Friends in the Gulf have relaxed concessional fuel supplies, but no loan has
come from Saudi Arabia and the UAE.

Cash-starved Pakistan’s external debt servicing rose to $10.89 billion in
the first three quarters of 2021-22 compared to $13.38 billion in the entire

The country has been facing a serious threat from its external front as the
State Bank of Pakistan’s foreign exchange reserves fell to single digits
despite a $2.3 billion inflow from China late last month, the Dawn
newspaper reported.

“The increasing size of the external debt servicing in each quarter
indicates the government has been borrowing dollars at higher
commercial rates to meet its foreign debt repayment obligations,” the
report said.

While the IMF is in no hurry to release USD three billion – Pakistan is
estimated to require between USD 9 billion to 12 billion by the end of
2022 – the China is also playing its game, considering that both the IMF
and Beijing are rivals.

Initially, Beijing had agreed to roll over the syndicated loans before the
ouster of the previous PTI government. However, Sharif’s administration
had to wait for two months to secure the Chinese loan.

Since the IMF has visibly slowed down its negotiations with Pakistan, the
country is not getting project funding from the World Bank and Asian
Development Bank.

The governments in FY22 that ended on June 30 could not control the
influx of huge imports totalling $80 billion creating a large current
account deficit (CAD), which alone is enough to understand the external
weakness of the economy.

For Pakistan, the Lanka comparison is unmistakable, both in overdependence on China and its own handling of the economy. “The Sri
Lankan turmoil is a classic example of an economy caught in an acute
debt trap, while failing to boost its revenues. Indeed, political corruption,
too, played a role in the country’s financial collapse,” Zahid Husain writes.
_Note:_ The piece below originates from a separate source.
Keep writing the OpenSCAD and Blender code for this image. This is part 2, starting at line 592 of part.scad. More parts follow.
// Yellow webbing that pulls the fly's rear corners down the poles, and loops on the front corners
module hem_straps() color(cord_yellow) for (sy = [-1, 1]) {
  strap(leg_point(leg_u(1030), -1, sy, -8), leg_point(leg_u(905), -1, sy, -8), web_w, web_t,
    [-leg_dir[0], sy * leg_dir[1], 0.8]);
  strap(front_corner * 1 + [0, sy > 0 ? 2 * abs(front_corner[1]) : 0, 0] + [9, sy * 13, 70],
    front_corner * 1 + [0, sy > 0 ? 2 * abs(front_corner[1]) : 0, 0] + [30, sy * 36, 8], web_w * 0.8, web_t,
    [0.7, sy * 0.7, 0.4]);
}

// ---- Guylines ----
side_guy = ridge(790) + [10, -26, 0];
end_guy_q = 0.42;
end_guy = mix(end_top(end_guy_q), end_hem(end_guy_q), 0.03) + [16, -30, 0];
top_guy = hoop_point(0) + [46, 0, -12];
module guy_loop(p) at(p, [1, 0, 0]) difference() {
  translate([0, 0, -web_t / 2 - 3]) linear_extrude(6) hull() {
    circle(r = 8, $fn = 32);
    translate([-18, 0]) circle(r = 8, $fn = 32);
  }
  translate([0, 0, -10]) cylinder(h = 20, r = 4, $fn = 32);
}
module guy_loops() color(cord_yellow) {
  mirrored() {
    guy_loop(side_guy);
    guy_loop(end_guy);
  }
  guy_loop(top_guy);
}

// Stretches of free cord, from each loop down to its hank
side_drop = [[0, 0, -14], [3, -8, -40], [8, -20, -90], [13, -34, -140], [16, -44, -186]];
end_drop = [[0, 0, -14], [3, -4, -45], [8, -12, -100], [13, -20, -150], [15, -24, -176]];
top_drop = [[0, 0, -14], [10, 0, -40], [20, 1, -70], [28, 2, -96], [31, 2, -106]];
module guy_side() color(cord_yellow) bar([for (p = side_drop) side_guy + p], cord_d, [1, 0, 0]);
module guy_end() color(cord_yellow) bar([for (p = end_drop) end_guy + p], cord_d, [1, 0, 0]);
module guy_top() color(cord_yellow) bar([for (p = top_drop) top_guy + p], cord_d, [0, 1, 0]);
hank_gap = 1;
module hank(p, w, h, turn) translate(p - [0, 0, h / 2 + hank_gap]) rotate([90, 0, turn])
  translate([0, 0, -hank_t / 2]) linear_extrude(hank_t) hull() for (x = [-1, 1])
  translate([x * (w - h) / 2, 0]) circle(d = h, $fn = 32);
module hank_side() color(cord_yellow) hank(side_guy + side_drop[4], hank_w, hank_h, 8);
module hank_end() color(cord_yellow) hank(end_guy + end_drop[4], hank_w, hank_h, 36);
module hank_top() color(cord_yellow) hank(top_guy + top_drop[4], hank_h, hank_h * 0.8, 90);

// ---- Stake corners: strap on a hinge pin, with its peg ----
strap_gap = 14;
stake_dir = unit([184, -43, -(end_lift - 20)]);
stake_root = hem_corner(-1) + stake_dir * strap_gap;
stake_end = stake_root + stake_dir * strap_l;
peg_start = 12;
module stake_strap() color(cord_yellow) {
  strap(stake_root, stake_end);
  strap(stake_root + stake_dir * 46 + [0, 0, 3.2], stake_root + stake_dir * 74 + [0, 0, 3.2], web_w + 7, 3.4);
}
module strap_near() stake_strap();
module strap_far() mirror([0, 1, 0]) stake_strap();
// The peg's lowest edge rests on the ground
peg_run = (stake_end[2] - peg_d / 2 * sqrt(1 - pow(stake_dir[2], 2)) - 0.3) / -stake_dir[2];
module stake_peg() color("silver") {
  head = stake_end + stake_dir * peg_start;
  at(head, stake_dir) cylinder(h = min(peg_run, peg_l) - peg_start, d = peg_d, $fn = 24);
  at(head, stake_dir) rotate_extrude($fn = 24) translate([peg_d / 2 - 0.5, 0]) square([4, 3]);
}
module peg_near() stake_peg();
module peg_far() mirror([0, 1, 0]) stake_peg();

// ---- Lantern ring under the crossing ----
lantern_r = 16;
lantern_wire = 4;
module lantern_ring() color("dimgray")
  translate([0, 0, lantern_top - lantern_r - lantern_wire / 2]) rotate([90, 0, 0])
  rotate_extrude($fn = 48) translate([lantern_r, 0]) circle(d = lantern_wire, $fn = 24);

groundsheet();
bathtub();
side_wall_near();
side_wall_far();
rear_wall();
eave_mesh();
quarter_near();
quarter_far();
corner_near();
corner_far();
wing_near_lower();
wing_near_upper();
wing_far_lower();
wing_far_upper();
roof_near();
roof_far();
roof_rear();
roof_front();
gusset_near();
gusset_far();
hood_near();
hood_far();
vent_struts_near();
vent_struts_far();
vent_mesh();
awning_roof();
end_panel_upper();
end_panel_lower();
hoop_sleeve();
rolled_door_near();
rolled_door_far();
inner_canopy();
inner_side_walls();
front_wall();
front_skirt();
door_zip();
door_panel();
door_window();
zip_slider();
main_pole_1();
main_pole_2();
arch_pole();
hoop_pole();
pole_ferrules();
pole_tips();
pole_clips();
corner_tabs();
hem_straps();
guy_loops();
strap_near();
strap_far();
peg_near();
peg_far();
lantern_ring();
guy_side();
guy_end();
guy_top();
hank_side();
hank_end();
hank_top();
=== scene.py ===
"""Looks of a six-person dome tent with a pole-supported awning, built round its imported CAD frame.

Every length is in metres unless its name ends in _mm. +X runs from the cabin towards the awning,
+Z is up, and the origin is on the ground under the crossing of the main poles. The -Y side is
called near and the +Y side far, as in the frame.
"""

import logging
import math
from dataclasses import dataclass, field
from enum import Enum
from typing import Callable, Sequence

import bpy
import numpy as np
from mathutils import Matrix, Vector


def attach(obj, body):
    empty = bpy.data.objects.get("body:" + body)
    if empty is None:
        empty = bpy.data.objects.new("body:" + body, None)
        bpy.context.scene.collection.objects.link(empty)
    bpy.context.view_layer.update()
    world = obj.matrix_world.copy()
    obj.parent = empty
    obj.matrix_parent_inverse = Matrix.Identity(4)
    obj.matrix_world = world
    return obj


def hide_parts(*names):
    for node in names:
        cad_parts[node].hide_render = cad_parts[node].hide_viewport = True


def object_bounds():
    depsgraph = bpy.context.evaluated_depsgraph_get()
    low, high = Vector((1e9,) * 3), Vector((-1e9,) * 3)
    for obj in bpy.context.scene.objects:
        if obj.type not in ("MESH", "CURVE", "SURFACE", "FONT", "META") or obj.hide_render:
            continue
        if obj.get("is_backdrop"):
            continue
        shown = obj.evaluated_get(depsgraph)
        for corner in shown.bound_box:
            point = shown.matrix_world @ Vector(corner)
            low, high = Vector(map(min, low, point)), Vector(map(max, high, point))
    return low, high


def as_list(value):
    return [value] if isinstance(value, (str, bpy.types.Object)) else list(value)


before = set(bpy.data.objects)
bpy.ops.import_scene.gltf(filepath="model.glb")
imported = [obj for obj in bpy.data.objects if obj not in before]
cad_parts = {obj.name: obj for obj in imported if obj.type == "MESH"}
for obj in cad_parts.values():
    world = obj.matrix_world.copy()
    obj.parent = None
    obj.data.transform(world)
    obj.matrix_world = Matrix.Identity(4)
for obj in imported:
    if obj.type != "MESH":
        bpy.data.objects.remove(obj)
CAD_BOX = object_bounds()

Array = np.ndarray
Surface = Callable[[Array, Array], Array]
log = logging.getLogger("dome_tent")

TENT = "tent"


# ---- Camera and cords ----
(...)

In Pakistan’s case, it is its 13th attempt at seeking IMF bailout for which
each government of the day blames the predecessor. Each government
also engages in anti-American rhetoric to placate and arouse the public
sentiment since the US nod is needed for any IMF money.

This sentiment is at its worst now with Imran Khan, not only refusing to
admit economic mismanagement by his government, but also blaming the
US for ‘conspiring’ to oust him from office. This has become integral to his
political campaign after losing power, making Sharif’s task more difficult.

As Zahid Husain says of Pakistan, “Now the IMF is the last hope for the
country of 22 million, but aid will not come without stringent
conditionalities that may increase the hardship of the people. In fact, a
bailout by itself won’t provide a long-term solution, which requires
undertaking fundamental structural reform to resuscitate the economy.”

The Biden administration has been interacting with the Sharif
government, including meeting foreign minister Bilawal Bhutto Zardari
(something Khan did not get). But analysts say that given its current
preoccupation with Ukraine conflict and the confrontation China in the
Asian region could only mean imposing harsher terms, both political and
monetary, in desperate loan-seekers like Pakistan and Sri Lanka.